FINAL DIAGNOSIS: Adrenal gland (adrenalectomy): myelolipoma with extensive recent hemorrhage and necrosis
Myelolipomas are benign biochemically nonfunctioning tumors composed of an admixture of mature adipose tissue and normal hematopoietic cells. The vast majority occur within the adrenal glands, but several extra-adrenal myelolipomas (EAMLs) have been reported. Myelolipomas may be found within cortical adenomas and be associated with clinical evidence of hyperfunction. Several theories regarding the etiology of adrenal myelolipomas have been presented. The most widely accepted theory is that myelolipomas are due to a metaplastic change in the reticuloendothelial cells of blood capillaries in response to stimuli, including necrosis, infection or stress. The term myelolipoma was coined by Oberling in 1929.
Adrenal myelolipomas are rare benign tumors which are composed of hematopoietic elements and varying amounts of mature fat. In addition, these lesions may often contain calcifications. Most patients with adrenal myelolipoma are asymptomatic and the condition is discovered incidentally at autopsy, the incidence ranging from 0.08 to 0.2 percent. The lesions range in size from microscopic collections of fat and hematopoietic elements (myelolipomatous foci) to true "tumors" of up to 26.0 cm in maximum dimension. The typical extra-adrenal myelolipoma (EAML) is a solitary, well-defined mass within the abdomen, most commonly in the retroperitoneal presacral area. EAMLs may produce symptoms related to their mass effect, but they are occasionally incidental findings. Most commonly, patients are older than 40 years and have no hematologic abnormalities.

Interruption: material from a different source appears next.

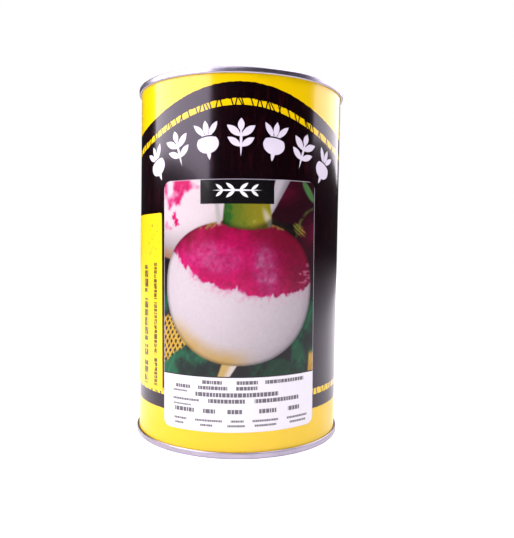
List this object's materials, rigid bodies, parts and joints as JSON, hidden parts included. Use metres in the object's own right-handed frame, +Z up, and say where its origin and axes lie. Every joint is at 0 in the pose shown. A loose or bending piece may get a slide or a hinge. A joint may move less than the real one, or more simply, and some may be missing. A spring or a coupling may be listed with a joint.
{
  "type": "printed tin can",
  "caption": "Sealed tall tin can for loose seed: a printed, welded tube with two stamped ends held by double seams, a picture sticker and a date sticker.",
  "frame": {"origin": "centre of the bottom rim, on the surface the can stands on", "axes": "+Z up the can's axis; the picture sticker faces -Y; +X is to the right of someone looking at the picture"},
  "size_m": [0.108, 0.108, 0.1778],
  "materials": {
    "printed_tinplate": "gloss varnished print in yellow and near-black on tinplate",
    "bare_tinplate": "bright rolled tinplate",
    "sealing_compound": "matt",
    "picture_paper": "gloss coated paper, printed",
    "date_paper": "satin paper, stamped",
    "seed": "matt, grainy"
  },
  "bodies": {
    "root": {"can_body": "printed_tinplate", "top_end": "bare_tinplate", "bottom_end": "bare_tinplate", "top_seam_compound": "sealing_compound", "bottom_seam_compound": "sealing_compound", "picture_label": "picture_paper", "date_label": "date_paper", "seed_fill": "seed"}
  },
  "joints": []
}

It is important to distinguish EAMLs from other soft tissue tumors, in particular liposarcomas, myxoid malignant fibrous histiocytomas, extramedullary hematopoietic tumors, renal angiomyolipoma, and teratoma.
The key to CT diagnosis is a demonstration of a mass with fatty attenuation (decreased attenuation). The demonstration of fat density within an adrenal mass by CT is virtually diagnostic of adrenal myelolipoma. The sonographic findings are variable but frequently demonstrate mixed regions of hyperechogenicity as well as hypoechogenicity. In addition, calcifications may be demonstrated on sonography. The MR signal characteristics demonstrate high signal on T1 weighted images consistent with the mature fat that is often found in these lesions. Although imaging findings can be diagnostic, the importance of this lesion lies in its recognition as a benign entity. In cases where the imaging findings are inconclusive, a percutaneous biopsy would likely be diagnostic demonstrating tissue consisting of mature fat interspersed with hematopoietic elements resembling bone marrow.
Adrenal myelolipomas usually remain clinically quiescent. Previously, most reported cases were found incidentally at autopsy. Currently, most cases are detected during imaging procedures obtained for other reasons. Occasionally, clinical symptoms, most commonly abdominal pain, develop when the tumors become large. Spontaneous retroperitoneal hemorrhage is a possible complication of all large adrenal tumors. A review of the literature revealed 70 surgically documented cases of adrenal myelolipoma and 36 of these patients had clinical symptoms of abdominal pain or a palpable tumor. Associated medical problems in 53 of the 68 patients with surgically proved myelolipomas were obesity in 17, hypertension in 18 and a variety of chronic diseases in 18.
Management of adrenal myelolipomas should be individualized. Small asymptomatic myelolipomas diagnosed definitively on imaging studies are best followed expectantly. Symptomatic tumors can be treated with surgical excision and/or adrenalectomy.